- **Exercise input**
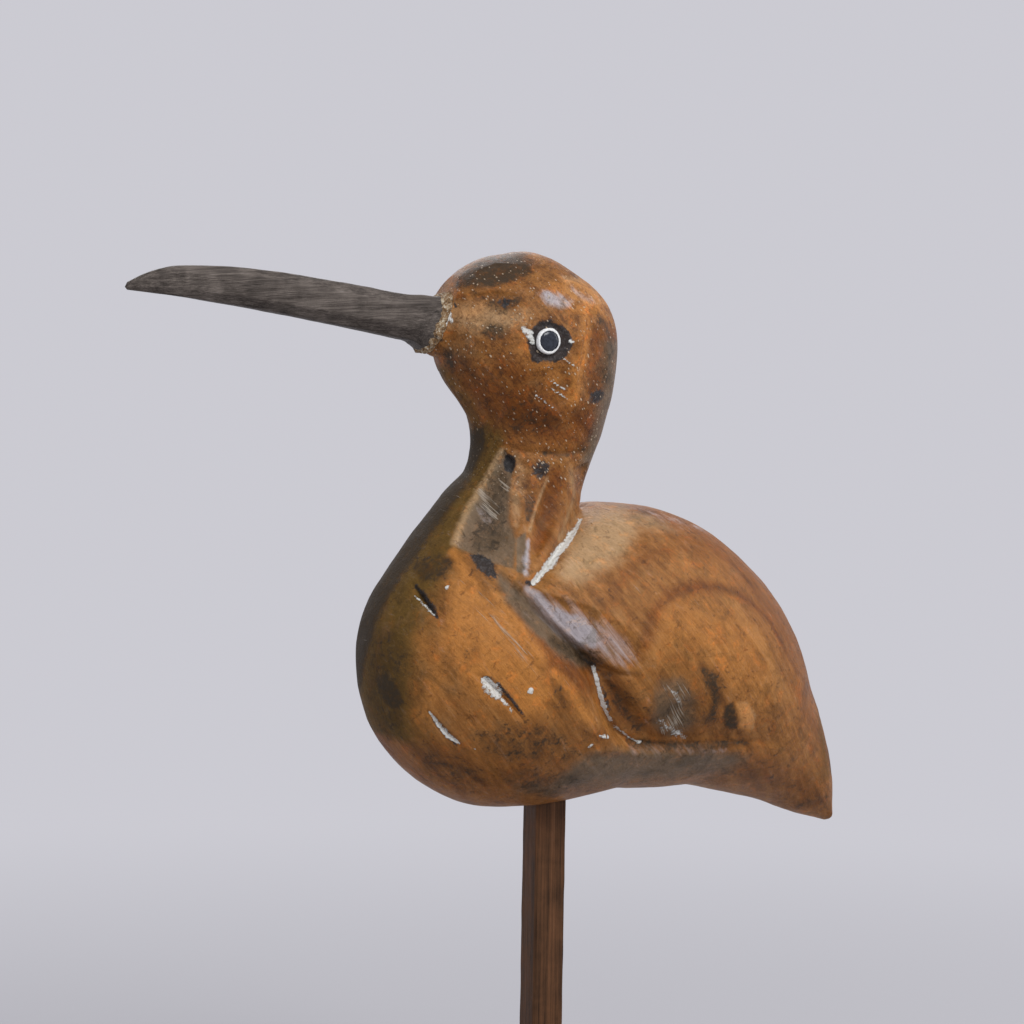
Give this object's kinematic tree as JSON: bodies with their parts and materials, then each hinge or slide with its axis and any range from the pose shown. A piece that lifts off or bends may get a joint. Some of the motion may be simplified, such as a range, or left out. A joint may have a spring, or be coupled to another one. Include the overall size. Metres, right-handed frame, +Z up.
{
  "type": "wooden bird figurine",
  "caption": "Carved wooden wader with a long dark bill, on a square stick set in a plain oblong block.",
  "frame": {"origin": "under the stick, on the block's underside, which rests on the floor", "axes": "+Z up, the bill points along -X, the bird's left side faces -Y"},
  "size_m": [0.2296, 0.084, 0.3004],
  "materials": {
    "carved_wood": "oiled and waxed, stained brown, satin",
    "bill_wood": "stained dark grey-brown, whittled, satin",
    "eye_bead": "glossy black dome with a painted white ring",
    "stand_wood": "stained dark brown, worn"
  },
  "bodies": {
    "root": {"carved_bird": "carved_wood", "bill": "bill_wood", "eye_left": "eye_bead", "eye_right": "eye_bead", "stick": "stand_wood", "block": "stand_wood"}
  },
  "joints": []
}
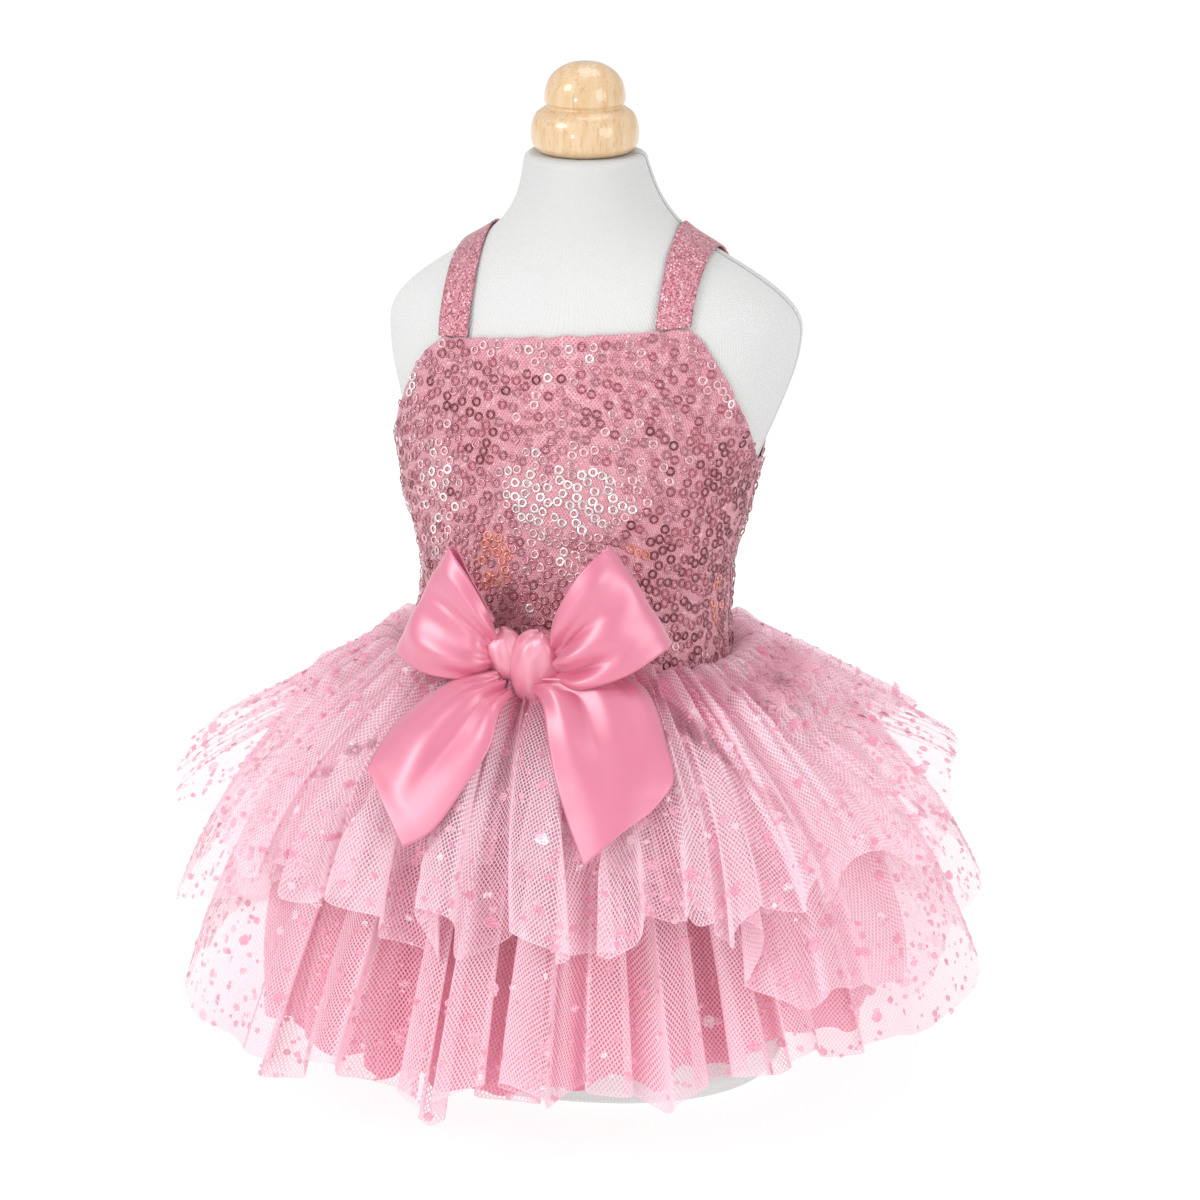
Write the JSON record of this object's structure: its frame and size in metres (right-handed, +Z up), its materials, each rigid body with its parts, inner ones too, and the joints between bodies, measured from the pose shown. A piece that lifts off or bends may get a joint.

- **Task to carry out**
State the number of lines holding the word "joints" in the listing. Add nothing else.

- **The output**
2